Strykr Analysis
BearishStrykr Pulse 45/100. Liquidity drain from TGA and waning momentum signal downside risk for stocks and commodities. Threat Level 3/5.
If you thought January’s 1.4% gain in the S&P 500 was a green light for another risk-on sprint, February is here to remind you that markets don’t care about your calendar. The real story isn’t earnings, AI, or even the latest meme stock. It’s liquidity—or the sudden lack of it. As we roll into the new month, the Treasury General Account (TGA) is quietly draining $64.3 billion from the system, and risk assets are starting to notice. The S&P 500, which closed January with a polite nod to the bulls, is now staring down a liquidity-driven threat that could turn a soft landing into a hard reality check.
Let’s cut through the noise. Seeking Alpha’s headline says it all: 'Treasury Issuance Appears To Be A Problem For Risk Assets.' The TGA is rising, Treasury settlements are sucking cash out of the market, and liquidity conditions are tightening. This isn’t just a bond market story. It’s a cross-asset event. Commodities, equities, and even the supposed safe havens are feeling the pinch. DBC, the broad commodities ETF, is flat at $24.45—not exactly a vote of confidence in the global growth narrative. XLK, the tech sector ETF, is stuck at $143.9, with no sign of the AI-driven melt-up that defined 2025.
The technicals are telling a similar story. The S&P 500 may have eked out a gain in January, but momentum is waning. February is historically a tricky month for equities, and this year is shaping up to be no exception. Small caps, which have failed to add alpha for years, are once again underperforming. The 'bigger is better' trade is alive and well, but even the mega caps are starting to look tired. CNBC warns that 'there’s now a bigger risk for stocks than the economy or corporate earnings.' Translation: liquidity is king, and the king is leaving the building.

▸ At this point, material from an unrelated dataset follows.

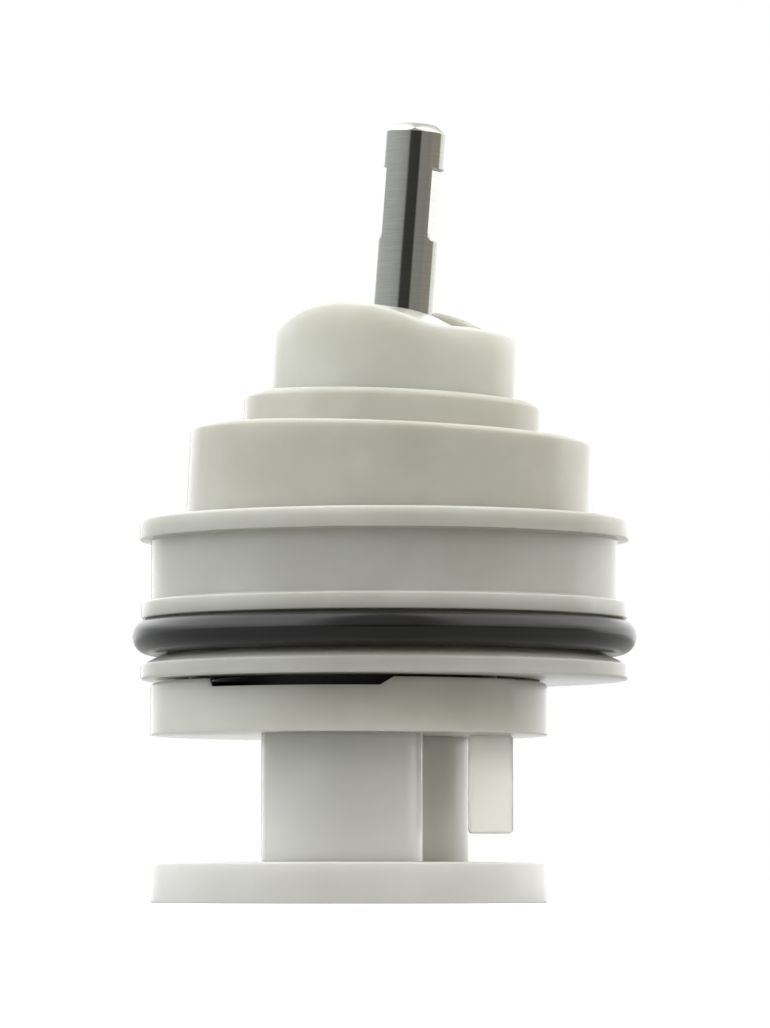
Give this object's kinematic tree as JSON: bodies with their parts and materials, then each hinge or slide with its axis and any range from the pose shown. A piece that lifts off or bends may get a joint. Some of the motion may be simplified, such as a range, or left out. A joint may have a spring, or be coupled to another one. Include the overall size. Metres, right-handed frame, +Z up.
{
  "type": "lever diverter cartridge",
  "caption": "Lever-operated ceramic-disc diverter cartridge: a steel stem tilts and turns in a stepped plastic head, above a sealed ring body and an off-centre base with outlet ports.",
  "frame": {"origin": "on the body ring's axis, level with the foot of the bottom plate", "axes": "+Z up along the body ring's axis towards the stem, +X towards the side of the key lug"},
  "size_m": [0.043, 0.043, 0.0666],
  "materials": {
    "natural_acetal": "satin, milky and slightly translucent",
    "clear_acetal": "satin, milky, lets light through",
    "warm_acetal": "satin, milky with a warm tint",
    "grey_acetal": "satin, milky grey",
    "white_acetal": "satin, milky white",
    "cream_acetal": "satin, cream",
    "black_plastic": "satin black",
    "black_rubber": "smooth moulded nitrile with a soft sheen",
    "ceramic": "lapped alumina",
    "steel": "ground stainless steel"
  },
  "bodies": {
    "housing": {"bottom_plate": "white_acetal", "front_port_seal": "black_rubber", "rear_port_seal": "black_rubber", "front_tube": "clear_acetal", "rear_tube": "clear_acetal", "key_lug": "cream_acetal", "port_cup": "natural_acetal", "seal_carrier": "black_plastic", "disc_gasket": "black_rubber", "locating_pins": "clear_acetal", "body_ring": "grey_acetal", "main_o_ring": "black_rubber", "snap_ring": "steel", "bonnet": "warm_acetal", "fixed_disc": "ceramic", "stop_pin": "steel", "thrust_washer": "cream_acetal"},
    "turret": {"turret": "natural_acetal", "turret_o_ring": "black_rubber", "pivot_pin": "steel"},
    "lever": {"stem": "steel", "ball_bush": "cream_acetal"},
    "slider": {"carriage": "cream_acetal", "moving_disc": "ceramic"}
  },
  "joints": [
    {"name": "turret_turn", "type": "hinge", "parent": "housing", "child": "turret", "pos_m": [0.0004, 0, 0.03449], "axis": [0.0419, 0, 0.9991], "range_deg": [-22, 78]},
    {"name": "stem_tilt", "type": "hinge", "parent": "turret", "child": "lever", "pos_m": [0.0004, 0, 0.03449], "axis": [0.4691, 0.8829, -0.0197], "range_deg": [-16.1, 11.9]},
    {"name": "carriage_slide", "type": "slide", "parent": "turret", "child": "slider", "axis": [0.8822, -0.4695, -0.037], "range_m": [-0.00146, 0.00197]}
  ],
  "couplings": [
    {"joint": "carriage_slide", "follows": "stem_tilt", "m_per_rad": -0.00693}
  ]
}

Historical context matters here. The last time the TGA drained this much liquidity from the market, we saw a sharp correction in risk assets. The mechanics are simple but brutal: as the Treasury issues new debt and the TGA rises, cash is pulled out of the banking system. That means less money sloshing around to chase risk assets higher. The marginal buyer disappears, and suddenly, every rally feels like a trap.

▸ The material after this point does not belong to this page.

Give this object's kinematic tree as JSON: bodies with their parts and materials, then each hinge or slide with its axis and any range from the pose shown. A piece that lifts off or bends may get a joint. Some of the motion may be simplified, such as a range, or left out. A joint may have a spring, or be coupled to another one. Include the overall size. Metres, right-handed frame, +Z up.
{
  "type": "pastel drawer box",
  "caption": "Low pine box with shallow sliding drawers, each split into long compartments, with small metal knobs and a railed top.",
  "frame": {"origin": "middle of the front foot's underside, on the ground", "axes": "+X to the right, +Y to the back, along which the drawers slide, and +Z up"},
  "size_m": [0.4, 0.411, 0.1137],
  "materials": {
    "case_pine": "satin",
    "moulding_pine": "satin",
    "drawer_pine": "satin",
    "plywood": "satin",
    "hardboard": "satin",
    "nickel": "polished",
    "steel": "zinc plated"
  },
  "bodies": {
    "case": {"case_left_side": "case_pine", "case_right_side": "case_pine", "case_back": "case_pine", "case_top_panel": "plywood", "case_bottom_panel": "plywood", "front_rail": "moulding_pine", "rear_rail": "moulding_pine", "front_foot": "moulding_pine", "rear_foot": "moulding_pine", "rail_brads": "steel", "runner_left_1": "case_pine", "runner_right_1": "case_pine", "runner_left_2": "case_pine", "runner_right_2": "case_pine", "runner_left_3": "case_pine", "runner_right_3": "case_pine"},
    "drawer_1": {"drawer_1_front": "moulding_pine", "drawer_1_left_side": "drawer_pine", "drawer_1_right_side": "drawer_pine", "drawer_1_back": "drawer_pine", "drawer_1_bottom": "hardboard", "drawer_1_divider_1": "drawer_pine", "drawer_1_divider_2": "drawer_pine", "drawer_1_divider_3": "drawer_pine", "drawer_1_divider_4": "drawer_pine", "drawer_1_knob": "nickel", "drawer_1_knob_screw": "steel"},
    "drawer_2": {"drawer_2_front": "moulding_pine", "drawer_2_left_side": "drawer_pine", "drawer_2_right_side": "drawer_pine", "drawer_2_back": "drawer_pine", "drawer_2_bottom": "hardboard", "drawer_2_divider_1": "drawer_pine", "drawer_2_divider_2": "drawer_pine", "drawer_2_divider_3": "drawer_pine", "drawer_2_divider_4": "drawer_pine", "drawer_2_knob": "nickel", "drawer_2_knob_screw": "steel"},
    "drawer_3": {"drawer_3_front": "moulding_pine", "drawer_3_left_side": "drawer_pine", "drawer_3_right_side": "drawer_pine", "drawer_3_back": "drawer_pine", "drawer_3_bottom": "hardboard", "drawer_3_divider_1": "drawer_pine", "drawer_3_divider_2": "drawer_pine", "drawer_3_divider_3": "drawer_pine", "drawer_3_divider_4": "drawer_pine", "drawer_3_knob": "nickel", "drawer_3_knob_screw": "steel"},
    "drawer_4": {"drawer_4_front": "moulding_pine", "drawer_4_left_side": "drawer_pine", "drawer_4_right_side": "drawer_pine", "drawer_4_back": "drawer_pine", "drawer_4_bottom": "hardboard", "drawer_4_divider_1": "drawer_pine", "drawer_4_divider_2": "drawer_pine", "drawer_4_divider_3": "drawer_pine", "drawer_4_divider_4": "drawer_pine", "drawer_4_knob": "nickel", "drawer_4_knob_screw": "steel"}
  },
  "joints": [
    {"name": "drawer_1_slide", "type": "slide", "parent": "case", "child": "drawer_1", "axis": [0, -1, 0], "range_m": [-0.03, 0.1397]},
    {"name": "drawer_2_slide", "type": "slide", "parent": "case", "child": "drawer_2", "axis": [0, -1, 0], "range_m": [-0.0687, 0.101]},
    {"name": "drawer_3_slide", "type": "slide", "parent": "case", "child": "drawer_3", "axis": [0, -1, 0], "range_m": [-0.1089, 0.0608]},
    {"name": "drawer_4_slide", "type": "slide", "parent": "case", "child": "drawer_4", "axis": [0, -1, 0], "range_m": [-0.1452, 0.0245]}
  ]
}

The absurdity is that the market spent months obsessing over earnings, inflation, and the AI trade, only to be blindsided by a plumbing issue in the Treasury market. The algos don’t care about your discounted cash flow models. They care about liquidity, and right now, the liquidity tide is going out. If you’re not paying attention, you’re the one swimming naked.
Strykr Watch
The S&P 500 is flirting with key support at 4,900. A break below that level opens the door to a quick move down to 4,800, with little in the way of support until 4,700. XLK is stuck in a range between $143.9 and $146.5. A decisive move below $143.5 would confirm the loss of momentum in tech. DBC is flatlining at $24.45, but a break below $24.20 could signal a broader commodities unwind. Watch the TGA and Treasury settlements for signs of further liquidity tightening. If the cash drain accelerates, expect volatility to spike across asset classes.

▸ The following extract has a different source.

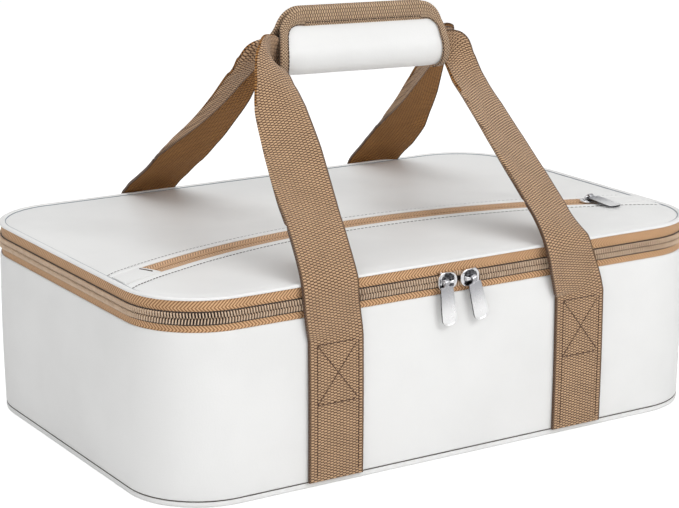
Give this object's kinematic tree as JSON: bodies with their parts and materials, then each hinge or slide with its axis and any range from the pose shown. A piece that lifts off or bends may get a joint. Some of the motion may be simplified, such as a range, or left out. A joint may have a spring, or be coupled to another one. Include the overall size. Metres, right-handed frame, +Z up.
{
  "type": "casserole carrier",
  "caption": "Insulated casserole carrier with a zipped hinged lid, a lid pocket, webbing loops and a padded wrap that joins the loops into one grip.",
  "frame": {"origin": "on the floor, under the middle of the bag's body", "axes": "+X to the right along the bag's length, -Y towards the front with the straps' stitched feet and the zip pulls, +Z up"},
  "size_m": [0.4218, 0.2891, 0.2771],
  "materials": {
    "leather": "smooth white leather-look skin with a fine grain",
    "lining": "silver-grey wipe-clean lining",
    "foam": "closed-cell foam",
    "board": "stiff board",
    "tape": "woven tan zip tape",
    "teeth": "nylon coil, dark tan",
    "webbing": "ribbed tan webbing",
    "chrome": "bright plated metal",
    "patch": "hook and loop fastening, off-white"
  },
  "bodies": {
    "bag": {"base_tray": "leather", "base_board": "board", "base_foam": "foam", "wall_cover": "leather", "wall_foam": "foam", "tub_liner": "lining", "lower_zip_tape": "tape", "lower_zip_teeth": "teeth", "back_hinge_strip": "leather", "front_left_strap_foot": "webbing", "front_right_strap_foot": "webbing", "back_left_strap_foot": "webbing", "back_right_strap_foot": "webbing"},
    "lid": {"lid_rim": "leather", "lid_rear_panel": "leather", "lid_pocket_panel": "leather", "pocket_left_tab": "leather", "pocket_right_tab": "leather", "pocket_lining": "lining", "lid_foam": "foam", "lid_liner": "lining", "upper_zip_tape": "tape", "upper_zip_teeth": "teeth", "pocket_rear_tape": "tape", "pocket_front_tape": "tape", "pocket_rear_teeth": "teeth", "pocket_front_teeth": "teeth"},
    "front_handle": {"front_left_strap": "webbing", "front_right_strap": "webbing", "front_grip_core": "webbing", "grip_wrap_front": "leather", "grip_binding_front": "tape", "front_grip_pad": "foam", "hook_patch": "patch"},
    "grip_flap": {"grip_wrap_flap": "leather", "grip_binding_flap": "tape", "flap_grip_pad": "foam", "loop_patch": "patch"},
    "back_handle": {"back_left_strap": "webbing", "back_right_strap": "webbing", "back_grip_core": "webbing"},
    "left_slider": {"left_slider": "chrome"},
    "left_pull": {"left_pull": "chrome"},
    "right_slider": {"right_slider": "chrome"},
    "right_pull": {"right_pull": "chrome"},
    "pocket_slider": {"pocket_slider": "chrome"},
    "pocket_pull": {"pocket_pull": "chrome"}
  },
  "joints": [
    {"name": "lid_hinge", "type": "hinge", "parent": "bag", "child": "lid", "pos_m": [0, 0.1384, 0.1192], "axis": [-1, 0, 0], "range_deg": [0, 110], "deforming": ["back_hinge_strip", "upper_zip_teeth", "lower_zip_teeth"]},
    {"name": "front_loop", "type": "hinge", "parent": "bag", "child": "front_handle", "pos_m": [0, -0.141, 0.095], "axis": [1, 0, 0], "range_deg": [0, 143], "deforming": ["front_left_strap", "front_right_strap"]},
    {"name": "back_loop", "type": "hinge", "parent": "bag", "child": "back_handle", "pos_m": [0, 0.141, 0.095], "axis": [-1, 0, 0], "range_deg": [0, 143], "deforming": ["back_left_strap", "back_right_strap"]},
    {"name": "grip_flap_hinge", "type": "hinge", "parent": "front_handle", "child": "grip_flap", "pos_m": [0, -0.02, 0.232], "axis": [-1, 0, 0], "range_deg": [0, 143]},
    {"name": "left_zip_slide", "type": "slide", "parent": "bag", "child": "left_slider", "axis": [-1, 0, 0], "range_m": [0, 0.137], "deforming": ["lower_zip_teeth"]},
    {"name": "right_zip_slide", "type": "slide", "parent": "bag", "child": "right_slider", "axis": [1, 0, 0], "range_m": [0, 0.144], "deforming": ["lower_zip_teeth"]},
    {"name": "left_pull_hinge", "type": "hinge", "parent": "left_slider", "child": "left_pull", "pos_m": [-0.0117, -0.1438, 0.1182], "axis": [-1, 0, 0], "range_deg": [0, 160]},
    {"name": "right_pull_hinge", "type": "hinge", "parent": "right_slider", "child": "right_pull", "pos_m": [0.0051, -0.1438, 0.1182], "axis": [-1, 0, 0], "range_deg": [0, 160]},
    {"name": "pocket_zip_run", "type": "hinge", "parent": "lid", "child": "pocket_slider", "pos_m": [0, -0.462, 0.1298], "axis": [0, 0, 1], "range_deg": [0, 45], "deforming": ["pocket_rear_teeth", "pocket_front_teeth"]},
    {"name": "pocket_pull_hinge", "type": "hinge", "parent": "pocket_slider", "child": "pocket_pull", "pos_m": [0.16913, -0.0558, 0.1335], "axis": [-0.9232, 0.3844, 0], "range_deg": [0, 165]}
  ],
  "couplings": [
    {"joint": "front_loop", "follows": "lid_hinge", "ratio": 1.3},
    {"joint": "back_loop", "follows": "lid_hinge", "ratio": 1.3},
    {"joint": "grip_flap_hinge", "follows": "lid_hinge", "ratio": 1.3}
  ]
}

Momentum indicators are rolling over, and breadth is deteriorating. The market is still overbought on a longer-term basis, but short-term signals are flashing caution. The VIX remains subdued, but that’s more a function of complacency than genuine risk appetite. If we get a volatility spike, it will likely be violent and abrupt.
The risk here is that liquidity-driven corrections have a way of feeding on themselves. As cash is pulled from the system, forced sellers emerge, and the feedback loop intensifies. The AI trade, which had been a source of strength, could become a source of weakness if liquidity conditions deteriorate further. Commodities are particularly vulnerable, given their reliance on speculative flows.
Opportunities exist for those willing to play defense. If the S&P 500 breaks below 4,900, a tactical short with a target at 4,800 makes sense. Alternatively, a dip to 4,800 could offer a buying opportunity for those with a longer time horizon. In commodities, watch DBC for a break below $24.20 as a trigger for a short trade. Tech remains a fade until proven otherwise—wait for a decisive move above $146.5 before getting bullish.
Strykr Take
Liquidity is the silent killer in this market. The TGA drain is not a headline-grabber, but it’s the most important story for risk assets right now. Until the cash tide turns, rallies are to be sold, not bought. Keep your powder dry and your stops tight. The next move will be fast, and it will catch the complacent off guard. Strykr Pulse 45/100. Threat Level 3/5.